_Problem description_. Locate each line with the string "part" in the listing below and copy it.

_Data records_.
····················

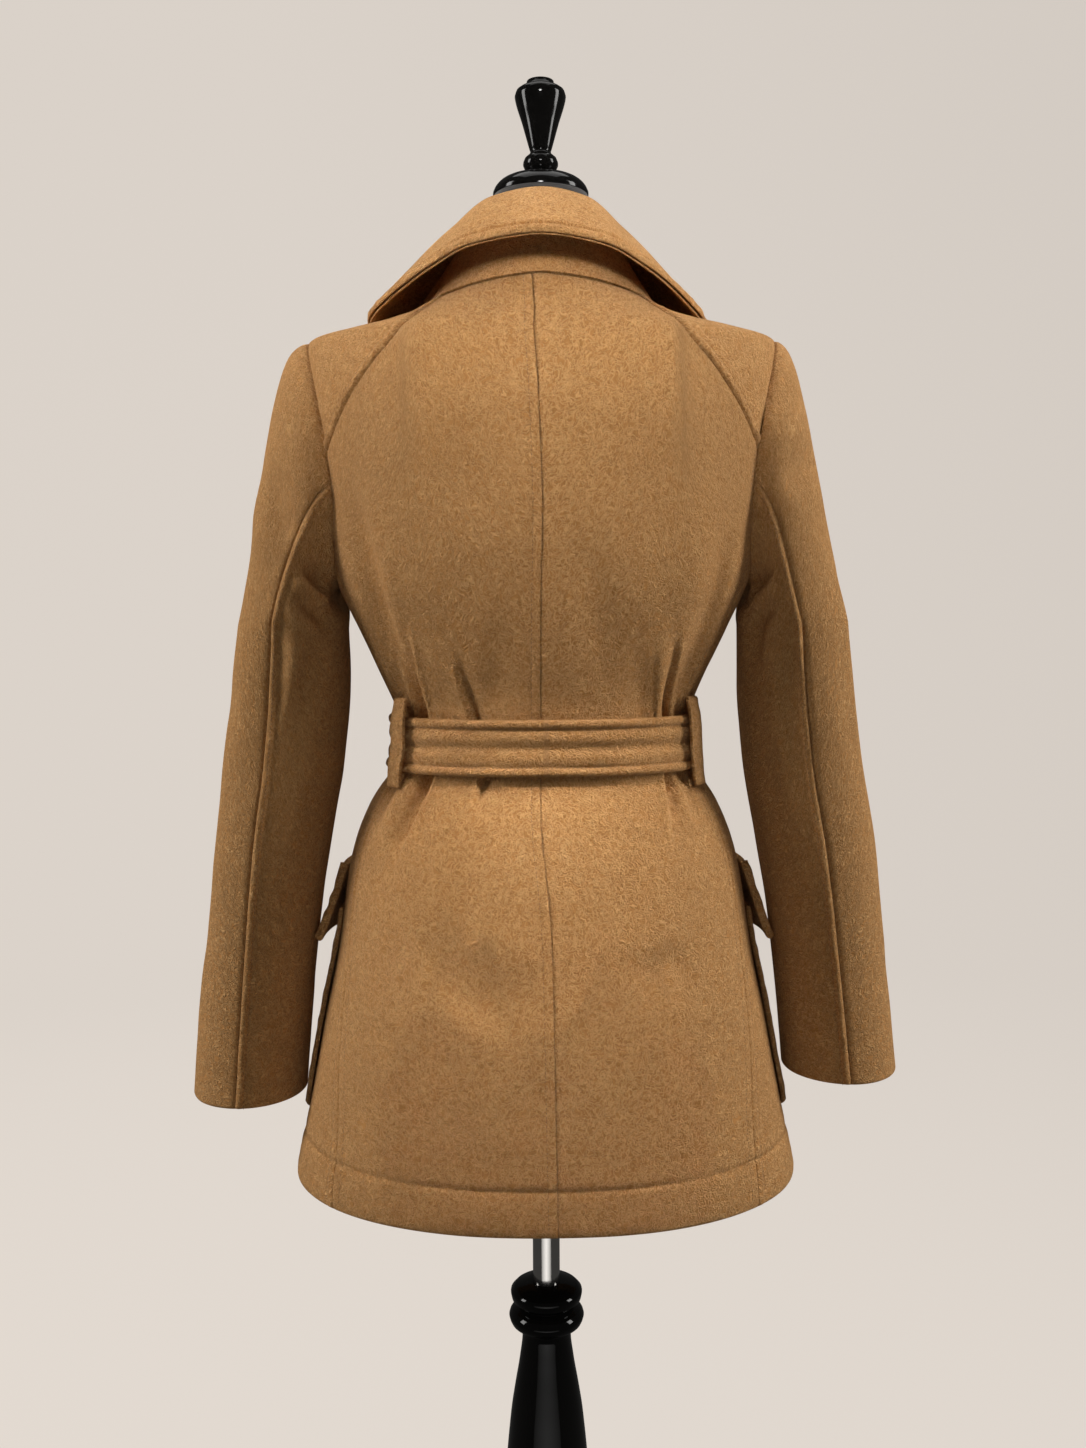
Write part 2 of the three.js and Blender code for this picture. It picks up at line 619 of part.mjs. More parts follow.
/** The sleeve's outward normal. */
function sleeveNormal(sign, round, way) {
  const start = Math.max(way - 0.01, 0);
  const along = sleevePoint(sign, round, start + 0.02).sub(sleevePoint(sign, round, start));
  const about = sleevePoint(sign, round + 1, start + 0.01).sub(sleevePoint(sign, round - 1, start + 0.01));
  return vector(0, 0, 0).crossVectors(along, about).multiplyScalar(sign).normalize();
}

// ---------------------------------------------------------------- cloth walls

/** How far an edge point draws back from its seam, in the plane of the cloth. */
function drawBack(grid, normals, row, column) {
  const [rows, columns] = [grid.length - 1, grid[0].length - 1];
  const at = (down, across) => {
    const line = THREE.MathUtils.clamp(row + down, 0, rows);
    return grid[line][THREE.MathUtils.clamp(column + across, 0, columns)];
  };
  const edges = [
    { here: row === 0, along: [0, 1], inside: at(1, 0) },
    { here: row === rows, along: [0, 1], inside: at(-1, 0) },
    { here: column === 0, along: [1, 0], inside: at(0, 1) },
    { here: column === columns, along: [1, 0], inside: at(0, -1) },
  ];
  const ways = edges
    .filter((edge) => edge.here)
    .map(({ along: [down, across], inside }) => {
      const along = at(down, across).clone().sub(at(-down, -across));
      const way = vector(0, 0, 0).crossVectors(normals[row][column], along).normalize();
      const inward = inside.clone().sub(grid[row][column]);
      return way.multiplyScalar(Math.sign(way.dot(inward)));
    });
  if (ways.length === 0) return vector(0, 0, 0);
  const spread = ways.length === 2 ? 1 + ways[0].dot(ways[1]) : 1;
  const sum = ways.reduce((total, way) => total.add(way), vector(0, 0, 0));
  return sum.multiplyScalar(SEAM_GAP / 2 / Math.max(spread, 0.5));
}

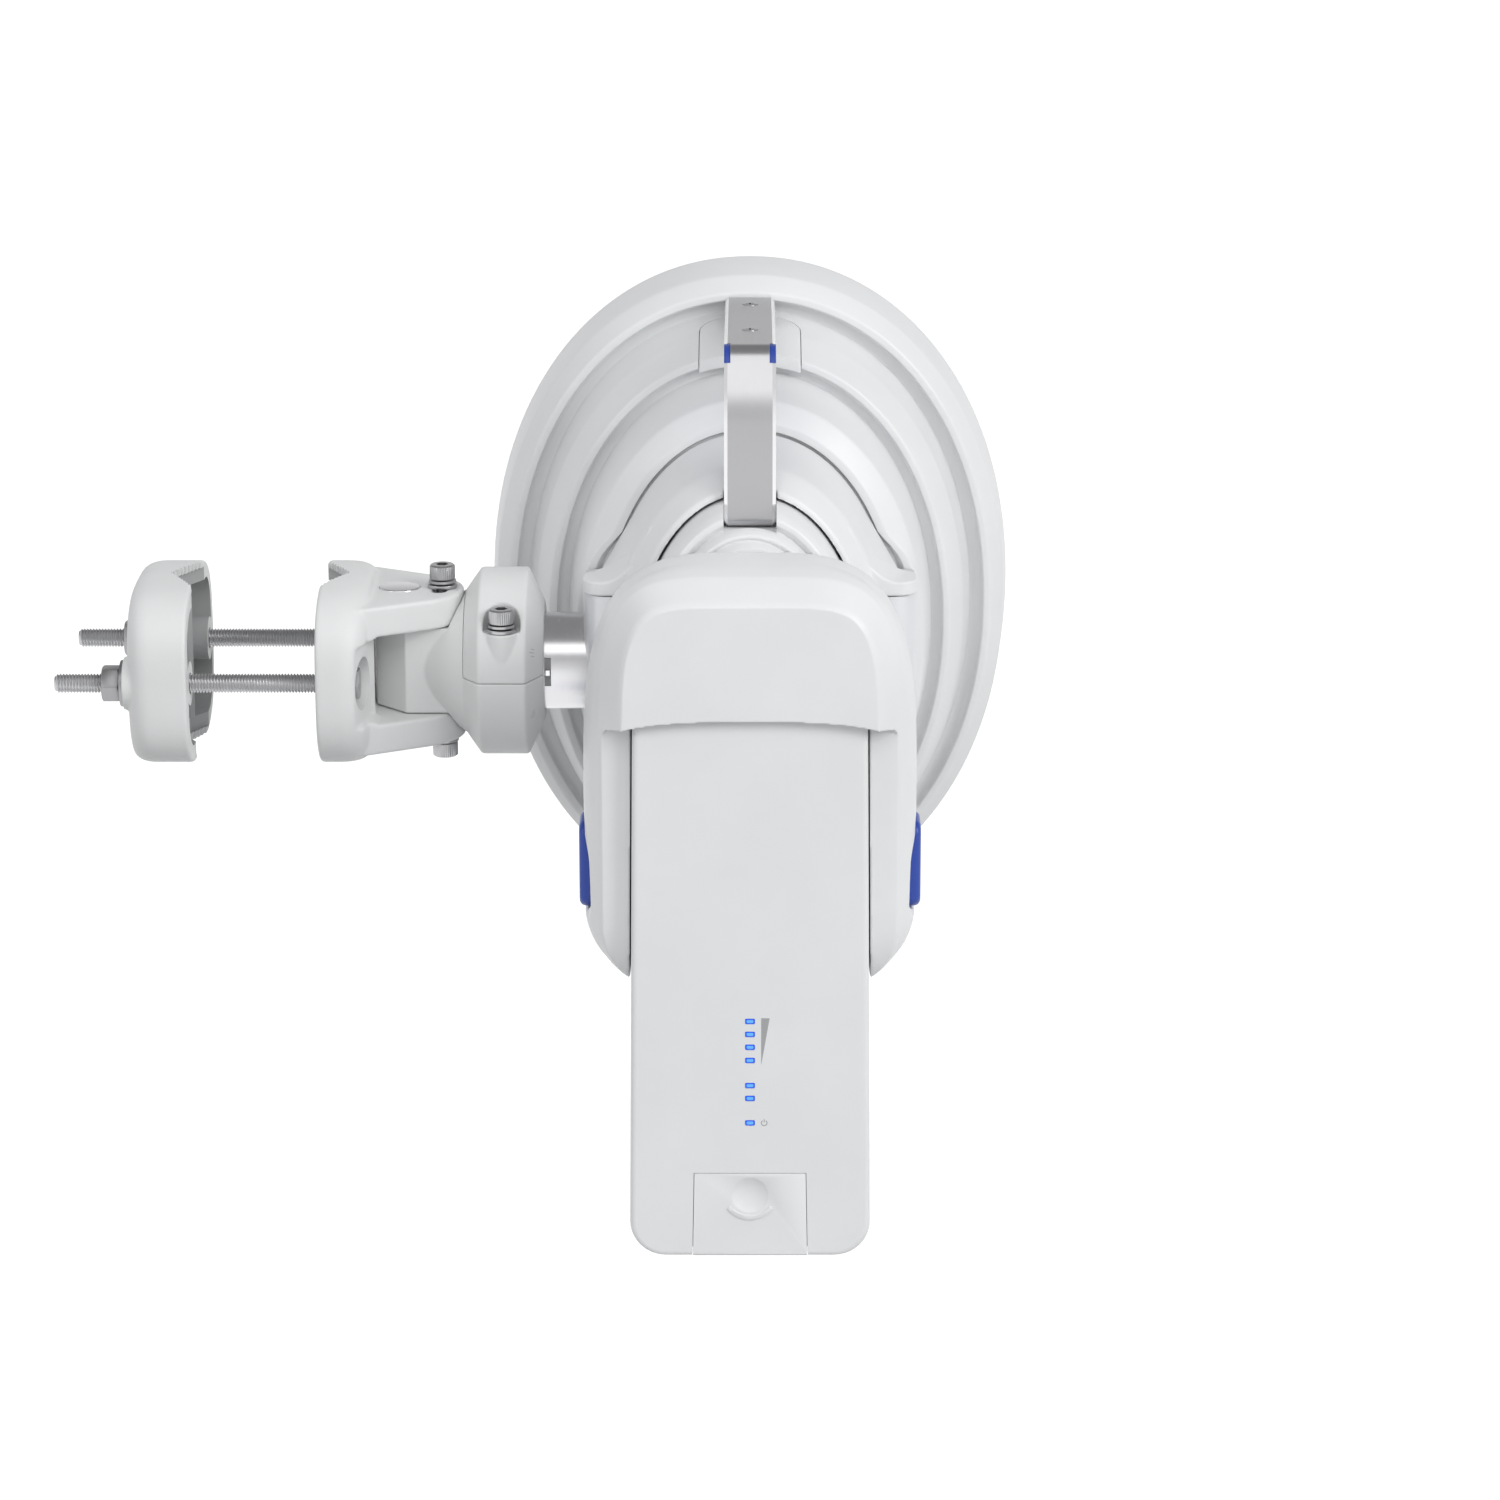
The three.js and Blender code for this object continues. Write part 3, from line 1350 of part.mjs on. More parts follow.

····················

_Answer to this problem_.
Write part 2 of the three.js and Blender code for this picture. It picks up at line 619 of part.mjs. More parts follow.
The three.js and Blender code for this object continues. Write part 3, from line 1350 of part.mjs on. More parts follow.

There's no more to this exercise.